The other guys talk about the Kowa, I had a chance to place a brand new Kowa next to a B&L Balscope Sr. last summer and look at 30 cal. bullet holes at 600 yards on white paper. Both scopes were equal in bringing out the shot holes. The Kowa we agreed was about 5% brighter (it has a 77MM objective so obviously) but as far as seeing the holes, no better. I have three Balscope Sr., two Bushnell 45s (also excellent) and a earlier B&L from the 40s. They made the Sr. from 50s to 80s and were the top all US made scope in Rochester, NY. Don't know anything about the one they are telling you about. I have been shooting competition since l956 and went to Camp Perry in 57 first time. I have been on four US international rifle teams, owned about 12 spotting scopes, six now and you won't go wrong. I have a 600 yard range at my shop so I look at long distance all the time. Write the guy, get him to send you pictures you can download. Do not think you will be sorry.
Things of course can change in 5 years, but the above messages are the voice of experience of competititve shooters.
******* Recreate gaps in email address to reply *******
Reply to
The problem with Bushnells & the like is that the quality is inconsistent. Looking through one doesn't tell you much, because the next one could be a lot worse. I wanted a small scope for 10 meter air gun shooting, and went for the Bushnell "Competitor", which is admittedly the bottom of the line. I had to go through 5 in the store to find one that could focus that close, despite Bushnell's claims that they would ALL work at that distance. I have a 60 mm Spacemaster that I got rid of the instant I looked through a Kowa 77 mm. I've never heard anyone say they had a bad Kowa, only that occasionally someone will find a Bushnell that looks as good. If you can go to a store and they will let you "cherry pick" a low end scope, you can probably do quite well. Ordering one sight unseen, you could be easily disappointed.
Doug White
Reply to
Doug White
Objective lens dia. is a major factor in resolution. That's why you will see quality 60mm scopes topping out at about 45X. Additional power doesn't help. Using low dispersion glass helps some, but the real answer is to go up in objective dia. That's why the 80mm and up scopes are popular.
Reply to
R. O'Brian
I have an early B&L that I picked up at a pawn shop years ago, that can resolve .22 bullet holes at 100 meters very well.
I think it cost me $20
"Pax Americana is a philosophy. Hardly an empire. Making sure other people play nice and dont kill each other (and us) off in job lots is hardly empire building, particularly when you give them self determination under "play nice" rules.
Think of it as having your older brother knock the shit out of you for torturing the cat." Gunner
Reply to
Gunner Asch
According to R. O'Brian :
The larger the objective diameter, the more light you collect. The more the magnification, the poorer the illumination.

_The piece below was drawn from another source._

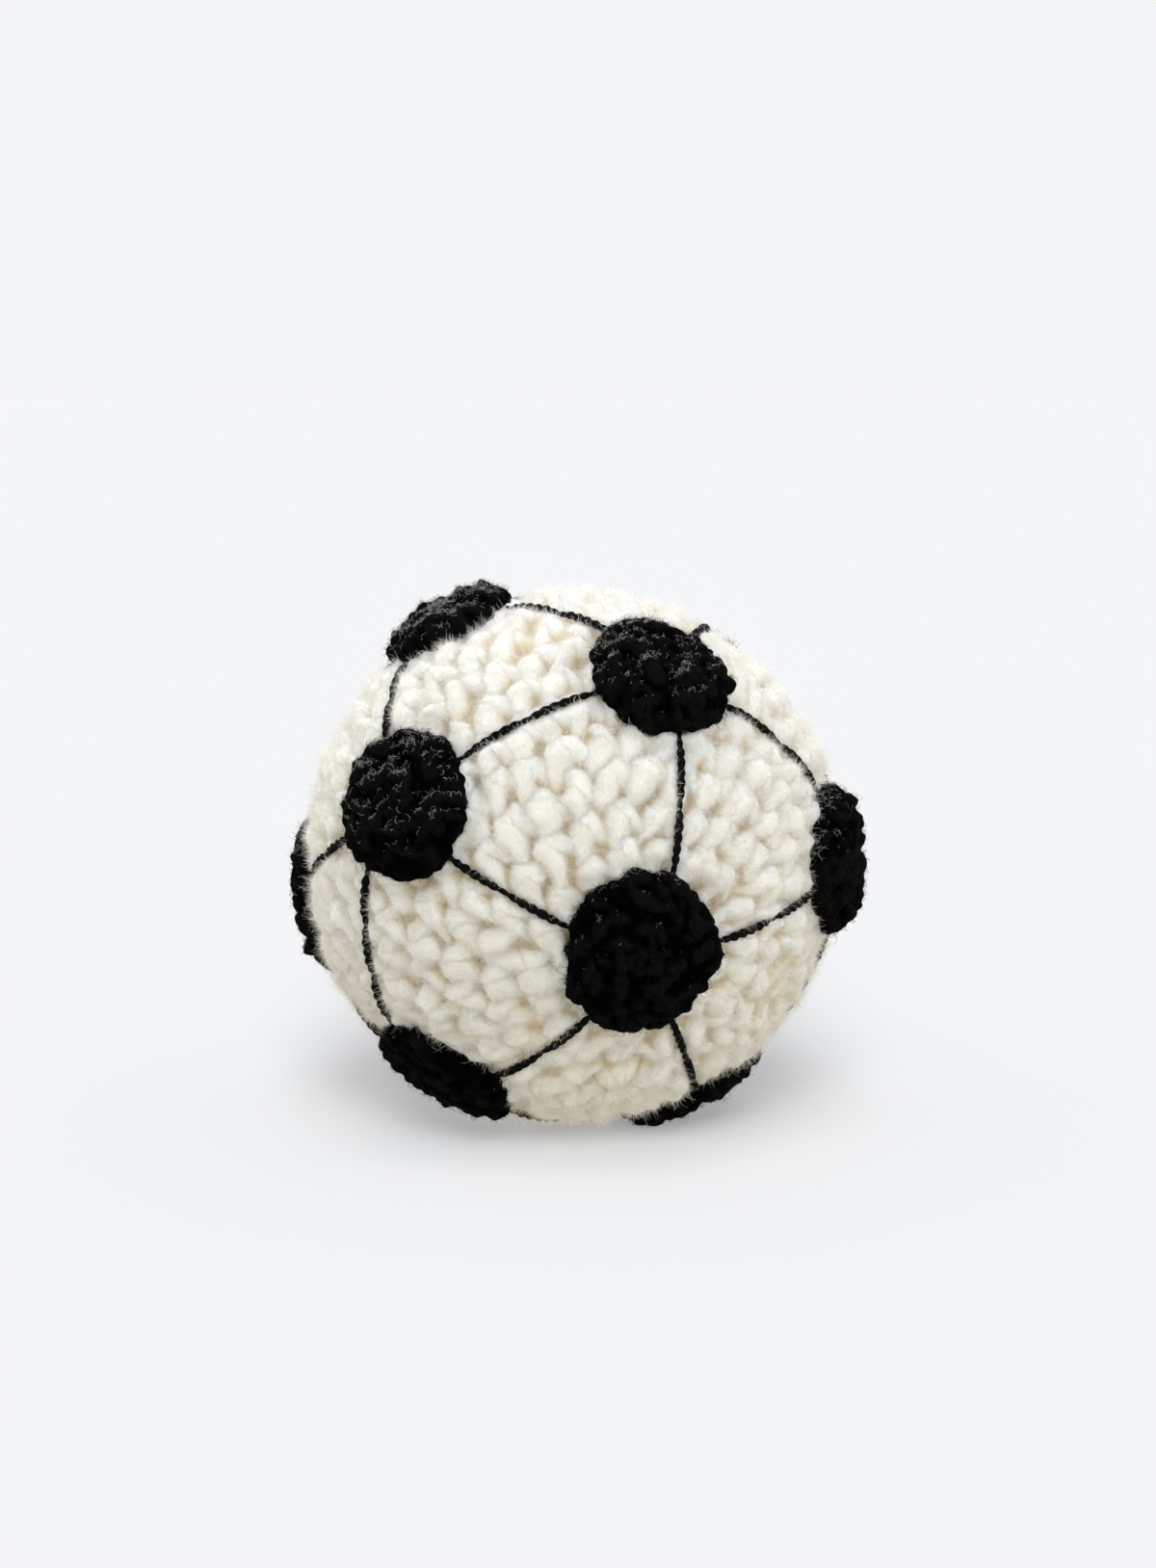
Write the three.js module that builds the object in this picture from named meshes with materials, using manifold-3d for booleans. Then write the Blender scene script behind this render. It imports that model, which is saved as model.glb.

So -- to go up in magnification and still be able to see things in poor light, you need to increase the objective diameter as well.
Enjoy, DoN.
Reply to
DoN. Nichols
But my 80's are color special - they are deep space watchers. I think to many eye watchers waste big money to look 'big' when their eyes are the weak links.
Martin Martin Eastburn @ home at Lions' Lair with our computer lionslair at consolidated dot net NRA LOH, NRA Life NRA Second Amendment Task Force Charter Founder
Dave wrote:
Reply to
Martin H. Eastburn
Of course not. But I don't think big lenses are a good substitute for quality lenses. I am not convinced that a 100mm normal lense will let me see the target as well as a smaller higher quality lens.
Another side affect of larger lenses is they do not work well at low magnifications (accorning to articles I've read).
Reply to
Chuck Sherwood
There has to be more to it. I tried a 20-60x 60mm Bushnell scope. It had plenty of magnification but the .22 holes were very difficult to see at 100 yards because the target was just too fuzzy.
Apparently inexpensive zoom lenses are prone to this which is why Kowa charges as much for their zoom eyepiece as an entire inexpensize scope.